Goals and atmosphere showed the A-League at it’s most exciting, and reminded us of what the local competition can deliver. Not that Sydney FC will look back on this particular night with any great degree of fondness, as Victory hit them three times on the break to earn a deserved 3-2 win – the highlight being Chris Ikonomidis’s equaliser.

Read: Victory draw first blood at new Allianz

October 23: Kisnorbo’s half-time speech

In the end, the cameras got him just in time. When KEEPUP’s A-Leagues All Access series featured the Melbourne City boss, we got unprecedented access to the inner sanctum, and to the methods that have been so successful in his coaching career to date. In particular, the individual, personalised exhortations he made to each player at halftime in the derby were hair-raisingly effective.

As it turns out, we weren’t the only ones watching, which is why Kisnorbo this month became the first Australian to go to coach in one of the top five leagues in Europe, lured to become head coach at Troyes in France’s League 1.

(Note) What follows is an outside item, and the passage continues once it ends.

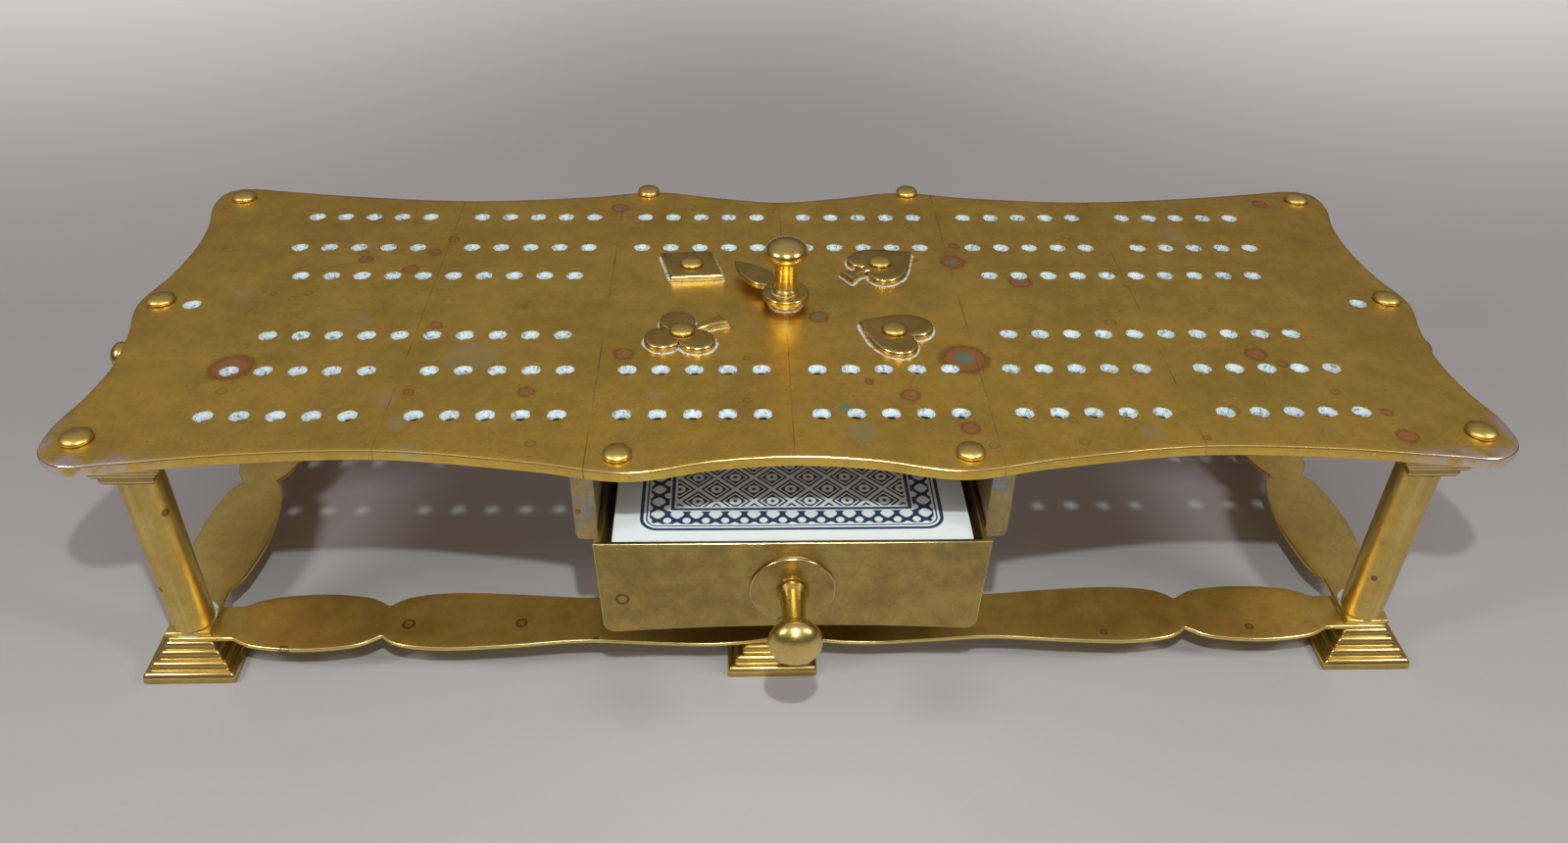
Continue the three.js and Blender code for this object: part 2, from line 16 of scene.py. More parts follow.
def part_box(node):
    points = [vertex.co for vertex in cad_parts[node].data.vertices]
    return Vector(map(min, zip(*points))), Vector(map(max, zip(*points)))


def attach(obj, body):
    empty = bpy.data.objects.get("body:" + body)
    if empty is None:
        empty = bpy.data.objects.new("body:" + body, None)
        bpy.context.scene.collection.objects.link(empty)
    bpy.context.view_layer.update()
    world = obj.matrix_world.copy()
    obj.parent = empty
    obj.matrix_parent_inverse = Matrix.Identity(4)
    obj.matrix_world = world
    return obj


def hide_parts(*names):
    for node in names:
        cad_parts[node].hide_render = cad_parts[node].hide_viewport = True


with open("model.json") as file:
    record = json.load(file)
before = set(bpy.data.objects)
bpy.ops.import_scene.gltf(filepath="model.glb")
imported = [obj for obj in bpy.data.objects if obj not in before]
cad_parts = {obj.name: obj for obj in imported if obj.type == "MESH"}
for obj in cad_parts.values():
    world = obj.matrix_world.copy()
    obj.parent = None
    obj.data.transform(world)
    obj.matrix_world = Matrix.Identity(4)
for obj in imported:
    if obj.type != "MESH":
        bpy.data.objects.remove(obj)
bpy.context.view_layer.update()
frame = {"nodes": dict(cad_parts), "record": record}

MM = 0.001
GAP = 0.1
BODY_OF = {
    node: body
    for body, nodes in frame["record"]["behaviour"]["bodies"].items()
    for node in nodes
}
rng = random.Random(15)


def size_of(node):
    """Width, depth and height of a CAD node, in millimetres."""
    low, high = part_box(node)
    return (high - low) / MM


def middle_of(node):
    low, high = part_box(node)
    return (low + high) / 2


def underside_of(node):
    """The middle of a node's underside."""
    place = middle_of(node)
    place.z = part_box(node)[0].z
    return place


PLATE_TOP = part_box("top_plate")[1].z
PLATE_THICK = size_of("top_plate").z
BOARD_Y = middle_of("top_plate").y


# ---------------------------------------------------------------- material graphs
class Graph:
    """A node material with one Principled shader, and short calls for the nodes it needs."""

    def __init__(self, name, metallic, roughness, coat=0.0):
        self.material = bpy.data.materials.new(name)
        self.material.use_nodes = True
        self.tree = self.material.node_tree
        self.tree.nodes.clear()
        self.shader = self.tree.nodes.new("ShaderNodeBsdfPrincipled")
        output = self.tree.nodes.new("ShaderNodeOutputMaterial")
        self.tree.links.new(self.shader.outputs["BSDF"], output.inputs["Surface"])
        self.shader.inputs["Metallic"].default_value = metallic
        self.shader.inputs["Roughness"].default_value = roughness
        self.shader.inputs["Coat Weight"].default_value = coat
        coordinates = self.tree.nodes.new("ShaderNodeTexCoord").outputs["Object"]
        self.place = self.scaled(coordinates, (1 / MM,) * 3)

    def set(self, socket, value):
        if isinstance(value, bpy.types.NodeSocket):
            self.tree.links.new(value, socket)
        elif isinstance(value, (tuple, list)) and socket.type == "RGBA":
            socket.default_value = (*value[:3], 1)
        else:
            socket.default_value = value

    def to_shader(self, **values):
        for name, value in values.items():
            self.set(self.shader.inputs[name.replace("_", " ")], value)

    def node(self, kind, inputs, **settings):
        """A node with its settings, and a value or another node's output in each named input."""
        made = self.tree.nodes.new(f"ShaderNode{kind}")
        for name, setting in settings.items():
            setattr(made, name, setting)
        for name, value in inputs.items():
            self.set(made.inputs[name], value)
        return made

    def scaled(self, vector, scale):
        return self.node("VectorMath", {0: vector, 1: scale}, operation="MULTIPLY").outputs["Vector"]

    def vector(self, operation, a, b=None):
        inputs = {0: a} if b is None else {0: a, 1: b}
        made = self.node("VectorMath", inputs, operation=operation)
        return made.outputs["Value" if operation == "LENGTH" else "Vector"]

    def math(self, operation, a, b=0.0):
        return self.node("Math", {0: a, 1: b}, operation=operation).outputs["Value"]

    def times(self, a, b):
        return self.math("MULTIPLY", a, b)

    def plus(self, a, b):
        return self.math("ADD", a, b)

    def minus(self, a, b):
        return self.math("SUBTRACT", a, b)

    def absolute(self, a):
        return self.math("ABSOLUTE", a)

    def most(self, a, b):
        return self.math("MAXIMUM", a, b)

    def swing(self, noise, reach):
        """Noise moved to lie about zero, and scaled by reach."""
        return self.times(self.minus(noise, 0.5), reach)

    def laid(self, colour, over, share, strength):
        """A colour laid over another where share is 1, as thickly as strength says."""
        return self.mix(self.times(share, strength), colour, over)

    def parts(self, vector):
        made = self.node("SeparateXYZ", {0: vector})
        return made.outputs["X"], made.outputs["Y"], made.outputs["Z"]

    def noise(self, size, detail=3.0, stretch=(1, 1, 1), roughness=0.55, offset=0.0):
        """Noise whose features are about size millimetres across, from 0 to 1."""
        scaled = self.scaled(self.place, tuple(s / size for s in stretch))
        shifted = self.vector("ADD", scaled, (offset,) * 3)
        inputs = {"Vector": shifted, "Scale": 1, "Detail": detail, "Roughness": roughness}
        return self.node("TexNoise", inputs).outputs["Fac"]

    def cells(self, size):
        """Distance to the nearest of scattered points, in cells, and that point's random colour."""
        scaled = self.scaled(self.place, (1 / size,) * 3)
        made = self.node("TexVoronoi", {"Vector": scaled, "Scale": 1})
        return made.outputs["Distance"], made.outputs["Color"]

    def step(self, value, start, end, low=0.0, high=1.0):
        """A smooth step from low at start to high at end."""
        inputs = {"Value": value, "From Min": start, "From Max": end, "To Min": low, "To Max": high}
        return self.node("MapRange", inputs, interpolation_type="SMOOTHSTEP").outputs["Result"]

    def mix(self, share, a, b):
        """Colour a, or colour b where share is 1."""
        return self.node("Mix", {0: share, 6: a, 7: b}, data_type="RGBA").outputs[2]

    def blend(self, share, a, b):
        """Number a, or number b where share is 1."""
        return self.node("Mix", {0: share, 2: a, 3: b}, data_type="FLOAT").outputs[0]

    def attribute(self, name):
        return self.node("Attribute", {}, attribute_name=name).outputs["Fac"]

    def attribute_channels(self, name):
        colour = self.node("Attribute", {}, attribute_name=name).outputs["Color"]
        split = self.node("SeparateColor", {0: colour})
        return split.outputs[0], split.outputs[1], split.outputs[2]

    def bump(self, height, depth):
        """Raises the surface by height times depth millimetres."""
        inputs = {"Strength": 1, "Distance": depth * MM, "Height": height}
        self.to_shader(Normal=self.node("Bump", inputs).outputs["Normal"])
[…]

Read: Kisnorbo’s way is always PK to the max

May 21: Western United blow Melbourne victory away

It might seem strange to choose this game to mark the incredible title campaign mounted by Western United under John Aloisi – after all, a week later they won the grand final. But this second leg was a major statement of intent after Western had slipped out of the top two only at the climax of the regular season, and had lost the first leg of the semifinal 1-0 to Victory.

To produce four goals when the stakes were so high was remarkable for a team that had scored no more than one in the majority of its league games, and only scored more than two three times all season. Here, though, they picked apart Victory expertly, and a week later would be crowned champions.

Read: Aloisi triumphs but now must plot way forward

January 22: Nestory Irankunda’s free-kick stuns Jets

No one else bothered to stand over the ball when Adelaide got a freekick just outside the Newcastle box with 87 minutes on the clock, such was the confidence in Irankunda’s demeanour.

With good reason too; a few seconds later, Irankunda had become the A-League’s second youngest ever goalscorer at 15 years and 356 days. But the youngster was just one of a cohort who have made their mark on the A-League in the past year or more, including teammates Bernardo Oliveira and Steven Hall, Jacob Farrell at the Mariners, Archie Goodwin (Newcastle), Sydney’s Patrick Wood, and Melbourne City’s Jordan Bos.

Read: A-Leagues among world’s best for displaying young talent

February 20: Ben Garuccio’s goal of the year

You can talk for hours about the significance, the context and the meaning. You could draw comparisons with Riley McGree’s famous take on the scorpion in 2018, and argue for hours over which was better. But in the end, really you should just sit back and marvel at the athleticism, opportunism and execution of Ben Garuccio’s piece of brilliance, that deservedly won last season’s goal of the year.

Not forgetting that the winner of FIFA’s Puskas Award will be awarded early next year… 

Read: what makes a perfect A-League goal?

Redmayne’s dirty piece of brilliance

Shithousery has suddenly become quite a concept, personified by Argentina goalkeeper Emiliano Martínez at the World Cup – his antics to put oppostion players off so overt and deliberate, they have already been the subject of psychological study.

Martinez glories in the infamy – Andrew Redmayne, not so much. But with one flick of the hand, a goalkeeper whose entire career has been in the A-League produced a moment that changed the course of history. Not the save in the penalty shootout against Peru, of course, even though that sent Australia to the World Cup. No, the real evil genius was Redmayne dispatching a water bottle away from the goal area, the one that Peruvian keeper Pedro Gallese’s had wrapped his notes on each penalty taker around.

The fact Redmayne even went back to make sure, picking the notes themselves up and getting rid, underlined what choice chicanery this was.